Over 25 years, David Burder has sold tens of millions of American Paper Optics products through his company, 3D Images, England's oldest supplier of all things 3D to the commercial marketplace. "They have never missed a deadline, despite some ridiculously short lead times," says Burder. "They are always on the lookout for novel technology and have invested heavily in buying exclusive licenses."
Fireworks and burgers
John Jerit grew up around spectacle. His father designed theaters: everything from high-school auditoriums to performance arts centers. As a kid in Memphis, Jerit often saw shows in spaces created by his dad. Even back then, "I had a little carny in me," he says.
That trait helped Jerit land a job selling sparklers and rockets by the side of the road for the American Fireworks Company. He started the summer before college and worked his way up to vice president. In 1987, a small holographic business sent his boss and mentor, Dale Wilson, a pair of paper glasses with diffraction lenses that create a rainbow effect at light shows.

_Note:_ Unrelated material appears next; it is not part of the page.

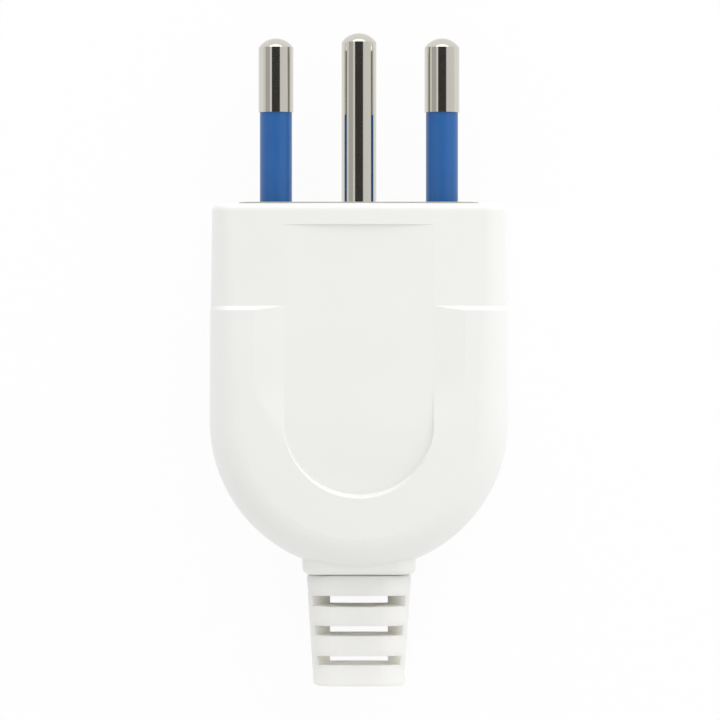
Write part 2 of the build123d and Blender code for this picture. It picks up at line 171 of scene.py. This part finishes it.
# The rounded end of the raised horseshoe, moulded in one with the front casing half. Round it the
# gentle roll of the legs dies away, and a drafted wall drops from the face to the tongue's floor.
# It is a thin closed sheet over the casing's own face. Its sizes are in millimetres.
opening_radius = 8.4
opening_turn = -24.9
leg_start = -19.5
crown_height = 7.95
crown_radius = 150.0
tail_turn = -24.72
floor_height = 7.25
floor_bend_start = -23.8
floor_bend_radius = 41.57
roll_reach = 5.6
roll_radius = 60.0
roll_fade_start = -20.0
roll_fade_length = 10.0
roll_fade_rise = 0.62
blend_to_rise = 0.3
least_blend = 0.001
wall_lean = math.tan(math.radians(18.0))
wall_sunk = 0.05
rim_reach = 4.9
rim_widening = 0.035
sheet_lift = 0.012
sheet_depth = 0.3


def crowned_face(x, y):
    """Height of the horseshoe's crowned face, which is turned round the tail beyond its centre."""
    reach = math.hypot(x, min(y - tail_turn, 0.0))
    return crown_height - crown_radius + math.sqrt(crown_radius**2 - reach**2)


def tongue_floor(y):
    """Height of the tongue's floor, flat and then curving down to its end."""
    beyond = max(floor_bend_start - y, 0.0)
    return floor_height - floor_bend_radius + math.sqrt(floor_bend_radius**2 - beyond**2)


def horseshoe_face(x, y, outward):
    """Height of the face at a distance from the opening: the lower of the crown and the roll."""
    fade = min(max((roll_fade_start - y) / roll_fade_length, 0.0), 1.0)
    rise = roll_fade_rise * fade * fade * (3 - 2 * fade)
    left = max(roll_reach - outward, 0.0)
    drop = math.sqrt(roll_radius**2 - left**2) - math.sqrt(roll_radius**2 - roll_reach**2)
    roll = floor_height + drop + rise
    crown = crowned_face(x, y)
    blend = blend_to_rise * rise + least_blend
    share = min(max(0.5 + 0.5 * (roll - crown) / blend, 0.0), 1.0)
    return roll + (crown - roll) * share - blend * share * (1 - share) + sheet_lift


def new_piece(name, points, faces, material):
    """Adds a piece with that mesh, in metres, and that finish."""
    mesh = bpy.data.meshes.new(name)
    mesh.from_pydata(points, [], faces)
    mesh.materials.append(material)
    piece = bpy.data.objects.new(name, mesh)
    bpy.context.scene.collection.objects.link(piece)
    return piece


leg_rows = 24
arc_rows = 144
stations = []
for row in range(leg_rows):
    y = leg_start + (opening_turn - leg_start) * row / leg_rows
    stations.append((opening_radius, y, 1.0, 0.0))
for row in range(arc_rows + 1):
    turn = math.pi * row / arc_rows
    out_x, out_y = math.cos(turn), -math.sin(turn)
    stations.append((opening_radius * out_x, opening_turn + opening_radius * out_y, out_x, out_y))
for x, y, out_x, out_y in reversed(stations[:leg_rows]):
    stations.append((-x, y, -out_x, out_y))

face_columns = 36
column_crowding = 1.4
sheet_top = []
for x, y, out_x, out_y in stations:
    edge = floor_height
    for _ in range(4):
        inset = (edge - floor_height) * wall_lean
        edge = horseshoe_face(x + out_x * inset, y + out_y * inset, inset)
    for height in (tongue_floor(y) - wall_sunk, edge):
        inset = (height - floor_height) * wall_lean - sheet_lift
        sheet_top.append((x + out_x * inset, y + out_y * inset, height))
    start = (edge - floor_height) * wall_lean
    rim = rim_reach + max(y - tail_turn, 0.0) * rim_widening
    for column in range(1, face_columns + 1):
        outward = start + (rim - start) * (column / face_columns) ** column_crowding
        face_x, face_y = x + out_x * outward, y + out_y * outward
        sheet_top.append((face_x, face_y, horseshoe_face(face_x, face_y, outward)))
sheet_under = [(x, y, height - sheet_depth) for x, y, height in sheet_top]

under = len(sheet_top)
columns = face_columns + 2
last_row = len(stations) - 1
last_column = columns - 1
sheet_faces = []
for row in range(last_row):
    for column in range(last_column):
        corner = row * columns + column
        top_face = (corner + columns, corner + 1 + columns, corner + 1, corner)
        sheet_faces.append(top_face)
        sheet_faces.append(tuple(point + under for point in reversed(top_face)))
border = list(range(last_column))
border += [row * columns + last_column for row in range(last_row)]
border += [last_row * columns + column for column in range(last_column, 0, -1)]
border += [row * columns for row in range(last_row, 0, -1)]
for near, far in zip(border, border[1:] + border[:1]):
    sheet_faces.append((near, far, far + under, near + under))
sheet_points = [[size * millimetre for size in point] for point in sheet_top + sheet_under]
horseshoe_end = new_piece("horseshoe_end", sheet_points, sheet_faces, casing_white)
horseshoe_end.data.shade_smooth()
horseshoe_end.data.set_sharp_from_angle(angle=math.radians(35.0))
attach(horseshoe_end, "root")


# The cord guard is moulded in softer, slightly see-through white plastic. Its flange is held in the
# casing's neck, and its slots let it bend with the cord.
def moulded_plastic(name, mottle_size, grain_size, grain_height, dark, light, smoothest, dulling, more):
    """Mottled plastic with a fine grain, whose sizes are in millimetres."""
    material, finish = new_finish(name)
    place = place_on(finish)
    mottle = noise(finish, place, mottle_size, 3.0)
    grain = noise(finish, place, grain_size)
    bump = finish.node(
        "ShaderNodeBump", None, {"Height": grain, "Strength": 0.8, "Distance": grain_height * millimetre}
    )
    sockets = {
        "Base Color": between(finish, mottle, dark, light),
        "Roughness": smoothest + mottle * dulling,
        "Normal": bump,
    }
    close_finish(finish, finish.node("ShaderNodeBsdfPrincipled", None, {**sockets, **more}))
    return material


guard_depth = {
    "IOR": 1.48,
    "Subsurface Weight": 0.8,
    "Subsurface Radius": (1.0, 0.94, 0.86),
    "Subsurface Scale": 3.5 * millimetre,
}
guard_dark = (0.905, 0.889, 0.838, 1.0)
guard_light = (0.925, 0.909, 0.858, 1.0)
guard_white = moulded_plastic(
    "guard_white", 5.0, 0.12, 0.004, guard_dark, guard_light, 0.42, 0.16, guard_depth
)
wear(("strain_relief",), guard_white)


# The insulating sleeves of the two live pins are blue plastic, moulded round the necked part of each
# pin and flush with its bare end.
blue_dark = (0.006, 0.098, 0.335, 1.0)
blue_light = (0.01, 0.112, 0.365, 1.0)
sleeve_blue = moulded_plastic("sleeve_blue", 2.5, 0.1, 0.003, blue_dark, blue_light, 0.26, 0.1, {"IOR": 1.5})
wear(("left_pin_sleeve", "right_pin_sleeve"), sleeve_blue)


# The carrier that holds the pins is drawn in a dark warm grey, and the casing halves trap its flange.
# Only the edge of its face shows from the front, and there its dark grey is painted shade for the gap.
grey_dark = (0.43, 0.42, 0.385, 1.0)
grey_light = (0.47, 0.46, 0.42, 1.0)
carrier_grey = moulded_plastic(
    "carrier_grey", 3.0, 0.12, 0.004, grey_dark, grey_light, 0.4, 0.15, {"IOR": 1.5}
)
wear(("pin_carrier",), carrier_grey)


# The face of the carrier, moulded in one with it. It stands a little proud of the casing's mouth, so
# that its edge shows as a thin grey line beside the pins, darkened as painted shade. Its sizes are in
# millimetres.
face_half_width = 13.65
face_half_depth = 5.05
face_corner = 2.4
face_levels = ((-0.3, 0.0), (0.09, 0.0), (0.12, 0.03))
corner_steps = 10
face_points = []
for proud, bevel in face_levels:
    radius = face_corner - bevel
    for corner in range(4):
        side = 1 if corner in (0, 3) else -1
        top = 1 if corner < 2 else -1
        for step in range(corner_steps + 1):
            turn = math.pi / 2 * (corner + step / corner_steps)
            x = side * (face_half_width - face_corner) + radius * math.cos(turn)
            z = top * (face_half_depth - face_corner) + radius * math.sin(turn)
            face_points.append((x * millimetre, proud * millimetre, z * millimetre))
ring = 4 * (corner_steps + 1)
face_faces = [tuple(range(ring)), tuple(reversed(range(2 * ring, 3 * ring)))]
for level in range(2):
    for point in range(ring):
        near = level * ring + point
        far = level * ring + (point + 1) % ring
        face_faces.append((far, near, near + ring, far + ring))
carrier_face = new_piece("carrier_face", face_points, face_faces, carrier_grey)
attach(carrier_face, "root")


# The three pins are turned from brass rod, domed at the tip and plated with nickel. The fine marks of
# the turning run round them.
plated_pin, plating = new_finish("plated_pin")
plating_place = place_on(plating)
turning_stretch = plating.node(
    "ShaderNodeMapping", {"vector_type": "POINT"}, {"Vector": plating_place, "Scale": (0.02, 1.0, 0.02)}
)
turning_marks = noise(plating, turning_stretch, 0.07, 3.0)
plating_cloud = noise(plating, plating_place, 2.0, 3.0)
plating_bump = plating.node(
    "ShaderNodeBump", None, {"Height": turning_marks, "Strength": 0.5, "Distance": 0.0015 * millimetre}
)
plating_shader = plating.node(
    "ShaderNodeBsdfPrincipled",
    None,
    {
        "Base Color": (0.64, 0.62, 0.56, 1.0),
        "Metallic": 1.0,
        "Roughness": 0.045 + plating_cloud * 0.03 + turning_marks * 0.02,
        "Normal": plating_bump,
    },
)
close_finish(plating, plating_shader)
wear(("earth_pin", "left_pin", "right_pin"), plated_pin)


# The terminal blocks are sawn from drawn brass bar, drilled and tapped, and staked on the pins inside
# the casing.
def clouded_metal(name, cloud_size, colour, smoothest, dulling):
    """Bare metal whose gloss changes in clouds of that many millimetres."""
    material, finish = new_finish(name)
    cloud = noise(finish, place_on(finish), cloud_size, 3.0)
    sockets = {"Base Color": colour, "Metallic": 1.0, "Roughness": smoothest + cloud * dulling}
    close_finish(finish, finish.node("ShaderNodeBsdfPrincipled", None, sockets))
    return material


terminal_brass = clouded_metal("terminal_brass", 1.5, (0.72, 0.52, 0.22, 1.0), 0.22, 0.14)
wear(("earth_terminal", "left_terminal", "right_terminal"), terminal_brass)


# The screws of the terminals, clamp and casing, and the casing's square nuts, are steel plated with
# zinc.
screw_steel = clouded_metal("screw_steel", 0.8, (0.6, 0.6, 0.6, 1.0), 0.24, 0.16)
wear([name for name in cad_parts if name.endswith(("_screw", "_nut"))], screw_steel)


# The cord clamp is an arched bar moulded in off-white plastic, held down by two screws on posts of
# the rear casing half.
clamp_white, clamp = new_finish("clamp_white")
clamp_mottle = noise(clamp, place_on(clamp), 2.0, 3.0)
clamp_shader = clamp.node(
    "ShaderNodeBsdfPrincipled",
    None,
    {"Base Color": (0.8, 0.8, 0.78, 1.0), "Roughness": 0.45 + clamp_mottle * 0.15},
)
close_finish(clamp, clamp_shader)
wear(("cord_clamp",), clamp_white)


# The studio's floor is a sheet of white paper under the plug, which lies on its flat back. It is
# white to the camera and in the metal, and keeps a trace of the plug's shadow.
floor_white, paper = new_finish("floor_white")
seen = paper.node("ShaderNodeLightPath", None, None, "Is Camera Ray")
mirrored = seen.beside("Is Glossy Ray")
passed = seen.beside("Is Transmission Ray")
glow_share = 0.93
paper_diffuse = paper.node("ShaderNodeBsdfDiffuse", None, {"Color": (0.95, 0.95, 0.95, 1.0)})
paper_glow = paper.node("ShaderNodeEmission", None, {"Color": (1.0, 1.0, 1.0, 1.0), "Strength": 1.0})
paper_shader = paper.node(
    "ShaderNodeMixShader",
    None,
    {0: (seen + mirrored + passed) * glow_share, 1: paper_diffuse, 2: paper_glow},
)
close_finish(paper, paper_shader)
floor_reach = 0.6
floor_corners = ((-1, -1), (1, -1), (1, 1), (-1, 1))
floor_points = [(side * floor_reach, end * floor_reach, cad_box[0].z) for side, end in floor_corners]
floor = new_piece("studio_floor", floor_points, [(0, 1, 2, 3)], floor_white)


# Soft studio light: a bright room, lighter towards the pins and the right. A narrow strip overhead,
# across the pins, is dark in its middle and dimmer than the room at its sides, and the polished pins
# show it as dark stripes.
room_brightness = 0.936
lighter_to_right = 0.091
lighter_to_pins = 0.09
strip_middle = 0.055
strip_half_width = 0.06
strip_half_reach = 0.09
strip_darkness = 0.95
strip_levels = (
    (-74, 0.0),
    (-70, 0.42),
    (-40, 0.42),
    (-37, 0.0),
    (-28, 0.0),
    (-25, 1.0),
    (26, 1.0),
    (29, 0.2),
)
scene = bpy.context.scene
world = bpy.data.worlds.new("studio_room")
scene.world = world
world.use_nodes = True
world.node_tree.nodes.clear()
room = Field(world.node_tree)
direction = room.node("ShaderNodeTexCoord", None, None, "Generated")
across = room.node("ShaderNodeSeparateXYZ", None, {"Vector": direction}, "X")
along = across.beside("Y")
upward = across.beside("Z")
strip_place = room.worked("ARCTAN2", across, upward) / (2 * math.pi) + 0.5
strip = room.node(
    "ShaderNodeValToRGB",
    {"stops": [((degrees + 180) / 360, level) for degrees, level in strip_levels]},
    {"Fac": strip_place},
)
strip_edge = room.node(
    "ShaderNodeMapRange",
    {"interpolation_type": "SMOOTHSTEP"},
    {
        "Value": room.worked("ABSOLUTE", along - strip_middle),
        "From Min": strip_half_width,
        "From Max": strip_half_reach,
        "To Min": 1.0,
        "To Max": 0.0,
    },
)
room_level = room_brightness + across * lighter_to_right + along * lighter_to_pins
room_level = room_level * (1 - strip * strip_edge * strip_darkness)
room_seen = room.node("ShaderNodeLightPath", None, None, "Is Camera Ray")
room_light = room.node("ShaderNodeBackground", None, {"Color": (1.0, 1.0, 1.0, 1.0), "Strength": room_level})
backdrop = room.node("ShaderNodeBackground", None, {"Color": (1.0, 1.0, 1.0, 1.0), "Strength": 1.0})
room_shader = room.node("ShaderNodeMixShader", None, {0: room_seen, 1: room_light, 2: backdrop})
room.node("ShaderNodeOutputWorld", None, {"Surface": room_shader})


# Two soft lamps: a long low one beyond the pins, and a square one beyond them to the right. They
# light the faces that look towards the pins, and shine in the pins' domed ends.
plug_middle = (cad_box[0] + cad_box[1]) / 2


def soft_lamp(name, width, height, energy, location):
    """Area lamp aimed at the middle of the plug."""
    lamp = bpy.data.lights.new(name, "AREA")
    lamp.shape = "RECTANGLE"
    lamp.size = width
    lamp.size_y = height
    lamp.energy = energy
    holder = bpy.data.objects.new(name, lamp)
    holder.location = location
    holder.rotation_mode = "QUATERNION"
    holder.rotation_quaternion = (plug_middle - holder.location).to_track_quat("-Z", "Y")
    scene.collection.objects.link(holder)


soft_lamp("low_lamp", 1.1, 0.26, 1.1, (0.06, 0.5, 0.16))
soft_lamp("side_lamp", 0.3, 0.3, 0.25, (0.36, 0.3, 0.26))


# The camera looks straight down on the plug from half a metre, with the pins at the top. Its long
# lens takes in a little more than the plug's length.
camera = bpy.data.cameras.new("camera")
camera.sensor_width = 36.0
camera.lens = 218.4
camera_holder = bpy.data.objects.new("camera", camera)
camera_holder.location = (0.12 * millimetre, -17.82 * millimetre, 0.5)
scene.collection.objects.link(camera_holder)
scene.camera = camera_holder
scene.view_settings.view_transform = "Standard"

The business thought American Fireworks could market them to consumers playing with sparklers in their backyards.
Wilson wasn't interested. But Jerit, who fished the glasses out of the garbage, was. He bought a batch of paper diffraction glasses and sold 7,000 pairs in four hours at a fireworks show in Memphis. Over the next year, Jerit made periodic trips to peddle glasses around the country.
From science to slashers
The glasses cost Jerit 25 cents apiece; he priced them at a buck. Making them, he knew, would be cheaper. So he teamed again with Wilson to buy equipment, and they started manufacturing out of the fireworks plant. In 1990, Jerit bought out Wilson and moved American Paper Optics to a small shop in Memphis.
The company's first nine months were brink-of-death rocky. Then came a call from an astronomer. A total eclipse was projected for July 11, 1991. The astronomer had created a protective filter for vulnerable retinas. Could American Paper Optics glue the filters into frames for sale in Hawaii and South and Central America, where the eclipse would be visible?
Why sure, said Jerit. Also: Can we pay you a royalty to make and sell eclipse glasses ourselves? American Paper Optics produced several hundred thousand glasses for the astronomer. It sold a million to Corona Beer, for distribution to eclipse partiers in Mexico. "That sale gave me the capital to stay alive," says Jerit. "And it showed me what was possible."
The next big order arrived six months later: 6 million glasses for New Line Cinema, for viewing a 3-D sequence in one of the Nightmare on Elm Street sequels. With business growing, in 1996 Jerit built his own manufacturing space. The move came just in time for American Paper Optics' biggest job yet. The Mexican entertainment giant Televisa planned to broadcast 3-D versions of the erotic Emmanuelle films. Twenty million pairs would satisfy the naughty demand.
There goes the sun
Soon 3-D was blowing up. And American Paper Optics was everywhere. It made glasses for the Sports Illustrated swimsuit issue, the Discovery Channel's 3-D Shark Week, and even a Super Bowl commercial. If you bought a 3-D DVD or Blu-ray movie, chances are American Paper Optics glasses came with the case.
But slowly the buzz grew less buzzy. Revenues, which peaked at $20 million in 2010, dropped more than half.
Then, in 2015, Jerit learned the eclipse was coming, and would be viewable in the U.S. At once he created an eclipse-dedicated website and started designing new frames. He commissioned a retired NASA astrophysicist to write a book on the subject. (Walmart is stocking a quarter million copies.) He hired a PR firm.
Jerit doesn't expect sales to stay at this level after August 21. But he hopes to retain some momentum. The company is already backed up on orders for glasses designed to view Christmas lights. Telescope makers have learned about the business, offering a new market for promotional products.
"It is nice to have this pop, but this is a great business, whether it is $7 million or $20 million," says Jerit. And there's hope: The next total solar eclipse in the United States is just seven years away. "We are already thinking about 2024," he says.